As for charges that the district ignored warnings, Kladifko said: “I think the school district did everything they could. There were a lot of recommendations in the report that the school district was not able to follow up on financially--and perhaps because they didn’t think they would be feasible--but they were not a matter of life and death, not at all.”

The lawsuit also contends that Heard was a parolee and should not have been on the school grounds. It says Michael Ensley and other students not only were aware that threats were being made against Ensley, but that it was known that Heard and other students were carrying guns to school.

In the suit, Ensley seeks unspecified damages for failure to discharge a mandatory duty and negligent supervision of the campus and its employees, who she contends should have prevented the death of her son.

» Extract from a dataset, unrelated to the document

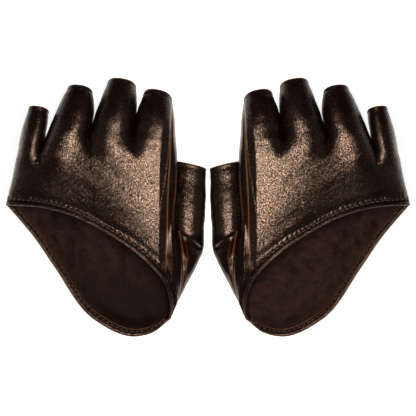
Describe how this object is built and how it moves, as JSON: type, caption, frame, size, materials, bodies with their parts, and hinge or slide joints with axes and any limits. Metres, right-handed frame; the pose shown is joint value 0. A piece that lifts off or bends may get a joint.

Grigg said that if the suit is successful, much of the money will be used to allow Ensley to continue speaking on behalf of school violence measures, including paying for trips to Sacramento to push legislation requiring that more juveniles accused of murder be tried as adults. Grigg also said the lawsuit will serve as a way to raise the issues of school violence and district liability in a public forum.

“The lawsuit was filed to bring to the forefront the need for reform with respect to school security,” Grigg said. “It is hoped that through this lawsuit, by imposing the understanding on school officials that safety measures are needed, that schoolchildren in the future will be saved.”